Instructions to follow —
Give every line of the material again, exactly as written.

━━━━━━

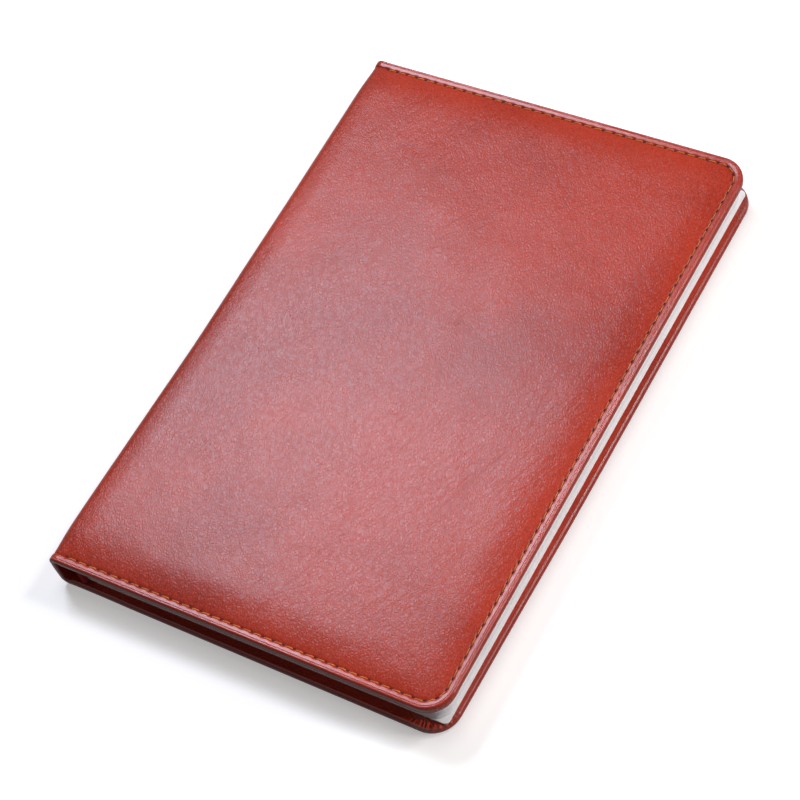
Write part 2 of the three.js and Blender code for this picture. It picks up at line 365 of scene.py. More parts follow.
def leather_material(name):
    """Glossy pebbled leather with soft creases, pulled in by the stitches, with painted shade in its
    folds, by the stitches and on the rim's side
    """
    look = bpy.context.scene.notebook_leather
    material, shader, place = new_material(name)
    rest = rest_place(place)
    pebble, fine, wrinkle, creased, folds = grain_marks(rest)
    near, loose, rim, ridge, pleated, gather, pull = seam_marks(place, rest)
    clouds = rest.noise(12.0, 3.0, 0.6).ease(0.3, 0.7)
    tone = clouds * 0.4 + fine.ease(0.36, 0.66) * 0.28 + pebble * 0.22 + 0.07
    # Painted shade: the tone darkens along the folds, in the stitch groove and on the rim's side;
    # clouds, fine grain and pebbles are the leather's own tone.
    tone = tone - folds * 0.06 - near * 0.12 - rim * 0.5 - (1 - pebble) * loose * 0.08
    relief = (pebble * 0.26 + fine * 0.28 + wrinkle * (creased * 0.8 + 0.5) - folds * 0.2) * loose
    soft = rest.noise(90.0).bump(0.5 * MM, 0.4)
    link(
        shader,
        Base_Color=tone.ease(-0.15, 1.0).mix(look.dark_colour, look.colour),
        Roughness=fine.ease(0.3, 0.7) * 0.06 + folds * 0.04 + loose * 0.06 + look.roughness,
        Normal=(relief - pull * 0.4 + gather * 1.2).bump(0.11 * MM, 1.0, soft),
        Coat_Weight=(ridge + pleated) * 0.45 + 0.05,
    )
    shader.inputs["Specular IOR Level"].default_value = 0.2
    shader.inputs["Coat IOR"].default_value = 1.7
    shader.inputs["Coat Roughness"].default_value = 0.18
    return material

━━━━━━

Result of the exercise —
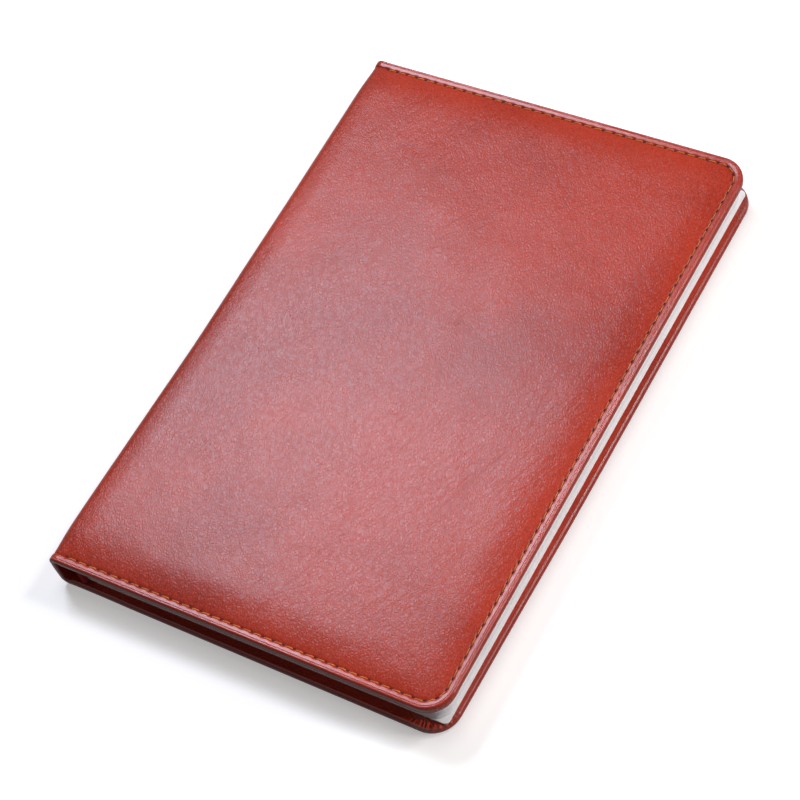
Write part 2 of the three.js and Blender code for this picture. It picks up at line 365 of scene.py. More parts follow.
def leather_material(name):
    """Glossy pebbled leather with soft creases, pulled in by the stitches, with painted shade in its
    folds, by the stitches and on the rim's side
    """
    look = bpy.context.scene.notebook_leather
    material, shader, place = new_material(name)
    rest = rest_place(place)
    pebble, fine, wrinkle, creased, folds = grain_marks(rest)
    near, loose, rim, ridge, pleated, gather, pull = seam_marks(place, rest)
    clouds = rest.noise(12.0, 3.0, 0.6).ease(0.3, 0.7)
    tone = clouds * 0.4 + fine.ease(0.36, 0.66) * 0.28 + pebble * 0.22 + 0.07
    # Painted shade: the tone darkens along the folds, in the stitch groove and on the rim's side;
    # clouds, fine grain and pebbles are the leather's own tone.
    tone = tone - folds * 0.06 - near * 0.12 - rim * 0.5 - (1 - pebble) * loose * 0.08
    relief = (pebble * 0.26 + fine * 0.28 + wrinkle * (creased * 0.8 + 0.5) - folds * 0.2) * loose
    soft = rest.noise(90.0).bump(0.5 * MM, 0.4)
    link(
        shader,
        Base_Color=tone.ease(-0.15, 1.0).mix(look.dark_colour, look.colour),
        Roughness=fine.ease(0.3, 0.7) * 0.06 + folds * 0.04 + loose * 0.06 + look.roughness,
        Normal=(relief - pull * 0.4 + gather * 1.2).bump(0.11 * MM, 1.0, soft),
        Coat_Weight=(ridge + pleated) * 0.45 + 0.05,
    )
    shader.inputs["Specular IOR Level"].default_value = 0.2
    shader.inputs["Coat IOR"].default_value = 1.7
    shader.inputs["Coat Roughness"].default_value = 0.18
    return material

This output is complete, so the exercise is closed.